WHAT YOU NEED TO DO: Please give the data below again in full, exactly as it stands.

INFORMATION SHOWN:
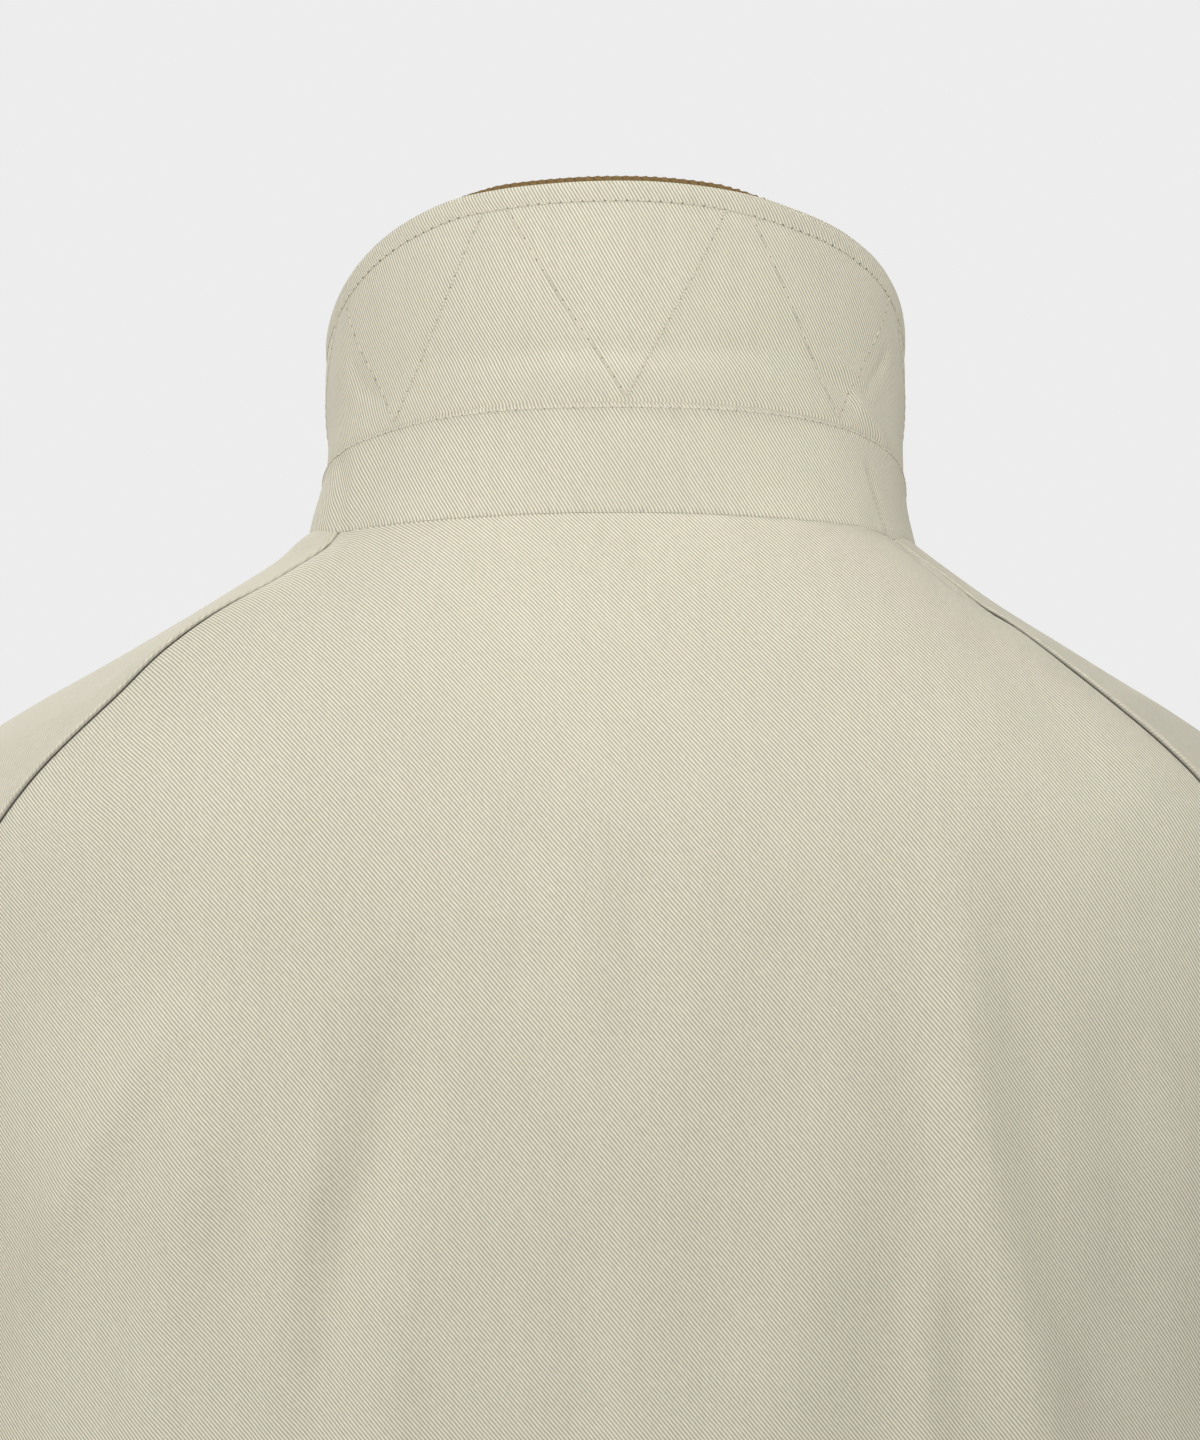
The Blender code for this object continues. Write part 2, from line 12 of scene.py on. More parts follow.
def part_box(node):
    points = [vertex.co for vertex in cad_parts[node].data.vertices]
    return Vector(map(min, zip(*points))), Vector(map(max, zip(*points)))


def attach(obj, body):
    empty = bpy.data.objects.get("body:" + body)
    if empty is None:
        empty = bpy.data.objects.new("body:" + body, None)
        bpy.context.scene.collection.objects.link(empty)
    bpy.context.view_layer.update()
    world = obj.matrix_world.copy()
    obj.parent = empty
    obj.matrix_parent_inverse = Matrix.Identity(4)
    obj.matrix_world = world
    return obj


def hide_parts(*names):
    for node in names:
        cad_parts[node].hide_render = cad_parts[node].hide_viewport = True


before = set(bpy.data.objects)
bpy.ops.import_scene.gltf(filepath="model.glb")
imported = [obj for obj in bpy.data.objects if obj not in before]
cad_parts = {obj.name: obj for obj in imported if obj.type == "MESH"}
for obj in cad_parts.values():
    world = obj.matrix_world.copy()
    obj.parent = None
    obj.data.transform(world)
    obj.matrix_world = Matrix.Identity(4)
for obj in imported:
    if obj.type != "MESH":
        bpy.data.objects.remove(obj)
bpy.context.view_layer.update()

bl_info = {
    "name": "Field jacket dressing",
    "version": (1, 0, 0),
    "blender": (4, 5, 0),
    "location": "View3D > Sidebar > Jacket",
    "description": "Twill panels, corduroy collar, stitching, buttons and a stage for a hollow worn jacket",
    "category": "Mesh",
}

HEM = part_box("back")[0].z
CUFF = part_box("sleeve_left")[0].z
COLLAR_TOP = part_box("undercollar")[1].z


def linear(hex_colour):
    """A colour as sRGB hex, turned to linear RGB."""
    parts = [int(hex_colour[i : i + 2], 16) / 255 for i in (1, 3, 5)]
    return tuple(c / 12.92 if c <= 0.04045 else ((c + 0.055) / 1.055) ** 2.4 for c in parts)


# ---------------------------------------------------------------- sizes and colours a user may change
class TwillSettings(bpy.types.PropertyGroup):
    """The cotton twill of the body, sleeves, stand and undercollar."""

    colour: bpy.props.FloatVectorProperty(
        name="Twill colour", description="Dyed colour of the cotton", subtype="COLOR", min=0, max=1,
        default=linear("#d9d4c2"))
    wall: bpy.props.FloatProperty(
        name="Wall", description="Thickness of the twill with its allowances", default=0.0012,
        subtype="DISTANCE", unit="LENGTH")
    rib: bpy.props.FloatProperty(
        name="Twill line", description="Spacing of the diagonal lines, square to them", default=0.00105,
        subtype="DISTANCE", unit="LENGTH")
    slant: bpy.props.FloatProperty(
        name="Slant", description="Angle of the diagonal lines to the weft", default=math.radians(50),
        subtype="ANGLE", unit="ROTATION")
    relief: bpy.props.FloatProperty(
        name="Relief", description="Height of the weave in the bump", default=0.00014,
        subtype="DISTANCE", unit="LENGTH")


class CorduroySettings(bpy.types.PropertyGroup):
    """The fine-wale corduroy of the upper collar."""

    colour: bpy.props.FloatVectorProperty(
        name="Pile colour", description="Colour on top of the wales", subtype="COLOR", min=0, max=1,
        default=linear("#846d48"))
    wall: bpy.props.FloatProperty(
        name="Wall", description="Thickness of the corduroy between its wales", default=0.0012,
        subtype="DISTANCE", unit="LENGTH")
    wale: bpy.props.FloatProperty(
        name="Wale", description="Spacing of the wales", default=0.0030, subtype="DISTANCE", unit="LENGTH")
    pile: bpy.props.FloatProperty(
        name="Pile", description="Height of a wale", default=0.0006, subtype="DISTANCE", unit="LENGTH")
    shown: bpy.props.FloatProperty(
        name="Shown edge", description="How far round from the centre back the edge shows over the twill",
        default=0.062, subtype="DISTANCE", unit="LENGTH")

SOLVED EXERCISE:
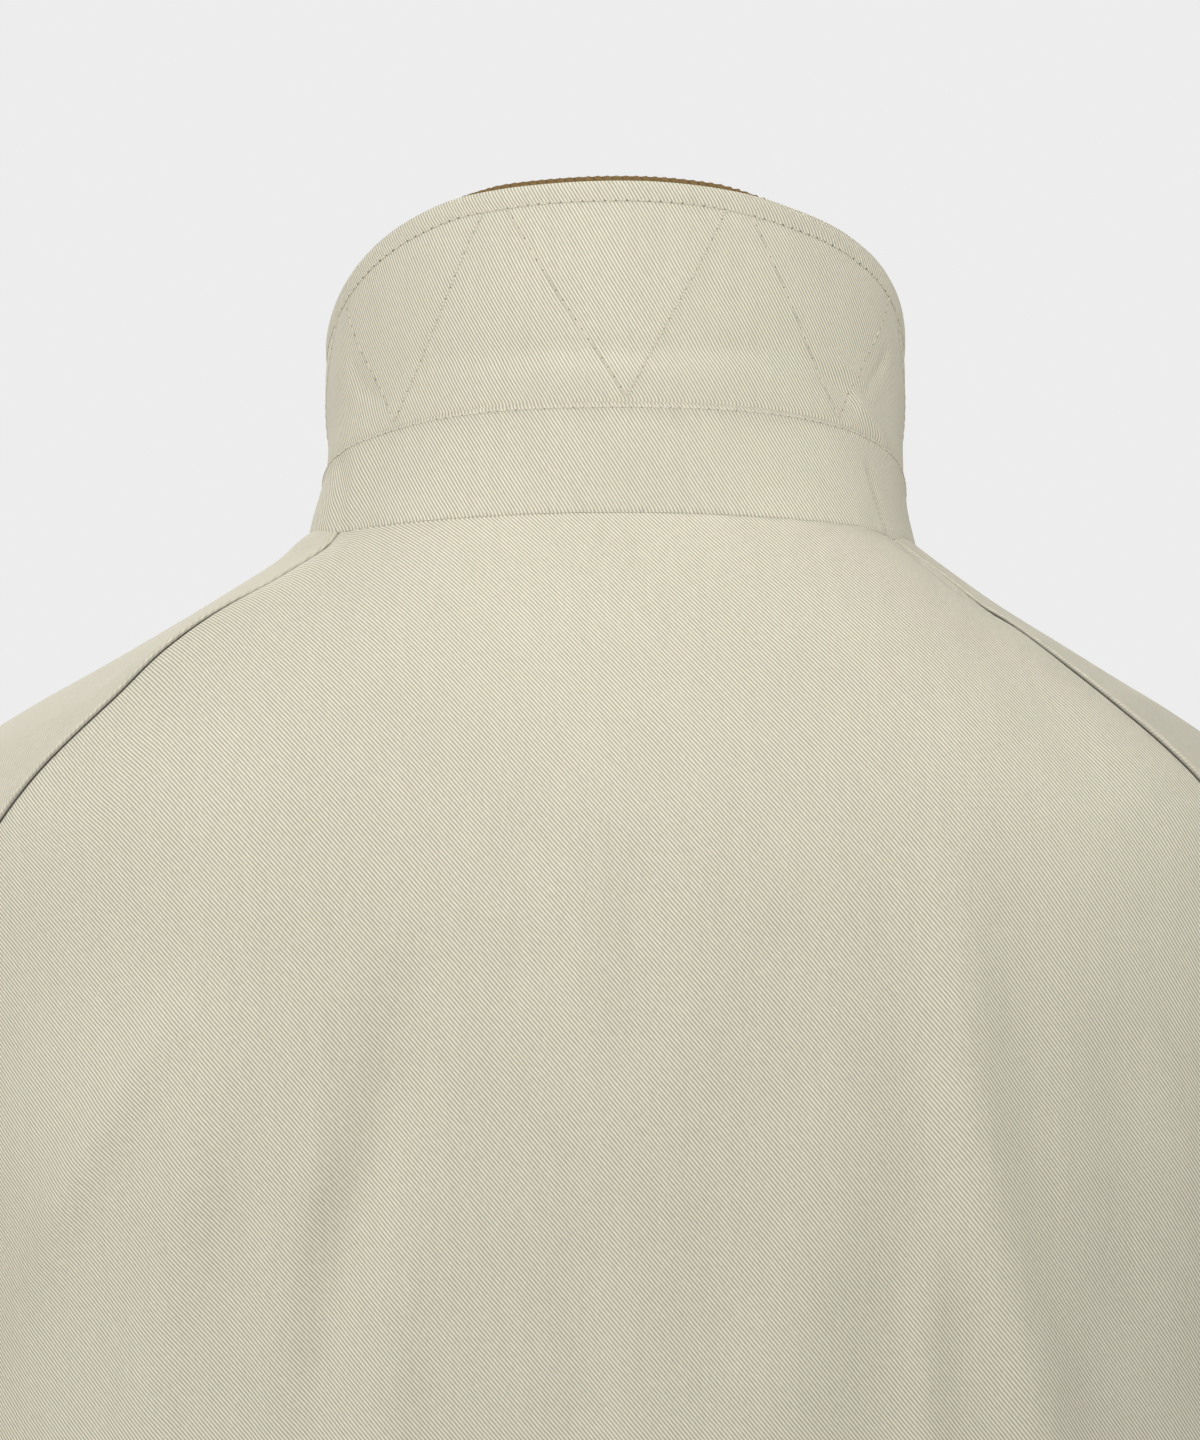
The Blender code for this object continues. Write part 2, from line 12 of scene.py on. More parts follow.
def part_box(node):
    points = [vertex.co for vertex in cad_parts[node].data.vertices]
    return Vector(map(min, zip(*points))), Vector(map(max, zip(*points)))


def attach(obj, body):
    empty = bpy.data.objects.get("body:" + body)
    if empty is None:
        empty = bpy.data.objects.new("body:" + body, None)
        bpy.context.scene.collection.objects.link(empty)
    bpy.context.view_layer.update()
    world = obj.matrix_world.copy()
    obj.parent = empty
    obj.matrix_parent_inverse = Matrix.Identity(4)
    obj.matrix_world = world
    return obj


def hide_parts(*names):
    for node in names:
        cad_parts[node].hide_render = cad_parts[node].hide_viewport = True


before = set(bpy.data.objects)
bpy.ops.import_scene.gltf(filepath="model.glb")
imported = [obj for obj in bpy.data.objects if obj not in before]
cad_parts = {obj.name: obj for obj in imported if obj.type == "MESH"}
for obj in cad_parts.values():
    world = obj.matrix_world.copy()
    obj.parent = None
    obj.data.transform(world)
    obj.matrix_world = Matrix.Identity(4)
for obj in imported:
    if obj.type != "MESH":
        bpy.data.objects.remove(obj)
bpy.context.view_layer.update()

bl_info = {
    "name": "Field jacket dressing",
    "version": (1, 0, 0),
    "blender": (4, 5, 0),
    "location": "View3D > Sidebar > Jacket",
    "description": "Twill panels, corduroy collar, stitching, buttons and a stage for a hollow worn jacket",
    "category": "Mesh",
}

HEM = part_box("back")[0].z
CUFF = part_box("sleeve_left")[0].z
COLLAR_TOP = part_box("undercollar")[1].z


def linear(hex_colour):
    """A colour as sRGB hex, turned to linear RGB."""
    parts = [int(hex_colour[i : i + 2], 16) / 255 for i in (1, 3, 5)]
    return tuple(c / 12.92 if c <= 0.04045 else ((c + 0.055) / 1.055) ** 2.4 for c in parts)


# ---------------------------------------------------------------- sizes and colours a user may change
class TwillSettings(bpy.types.PropertyGroup):
    """The cotton twill of the body, sleeves, stand and undercollar."""

    colour: bpy.props.FloatVectorProperty(
        name="Twill colour", description="Dyed colour of the cotton", subtype="COLOR", min=0, max=1,
        default=linear("#d9d4c2"))
    wall: bpy.props.FloatProperty(
        name="Wall", description="Thickness of the twill with its allowances", default=0.0012,
        subtype="DISTANCE", unit="LENGTH")
    rib: bpy.props.FloatProperty(
        name="Twill line", description="Spacing of the diagonal lines, square to them", default=0.00105,
        subtype="DISTANCE", unit="LENGTH")
    slant: bpy.props.FloatProperty(
        name="Slant", description="Angle of the diagonal lines to the weft", default=math.radians(50),
        subtype="ANGLE", unit="ROTATION")
    relief: bpy.props.FloatProperty(
        name="Relief", description="Height of the weave in the bump", default=0.00014,
        subtype="DISTANCE", unit="LENGTH")


class CorduroySettings(bpy.types.PropertyGroup):
    """The fine-wale corduroy of the upper collar."""

    colour: bpy.props.FloatVectorProperty(
        name="Pile colour", description="Colour on top of the wales", subtype="COLOR", min=0, max=1,
        default=linear("#846d48"))
    wall: bpy.props.FloatProperty(
        name="Wall", description="Thickness of the corduroy between its wales", default=0.0012,
        subtype="DISTANCE", unit="LENGTH")
    wale: bpy.props.FloatProperty(
        name="Wale", description="Spacing of the wales", default=0.0030, subtype="DISTANCE", unit="LENGTH")
    pile: bpy.props.FloatProperty(
        name="Pile", description="Height of a wale", default=0.0006, subtype="DISTANCE", unit="LENGTH")
    shown: bpy.props.FloatProperty(
        name="Shown edge", description="How far round from the centre back the edge shows over the twill",
        default=0.062, subtype="DISTANCE", unit="LENGTH")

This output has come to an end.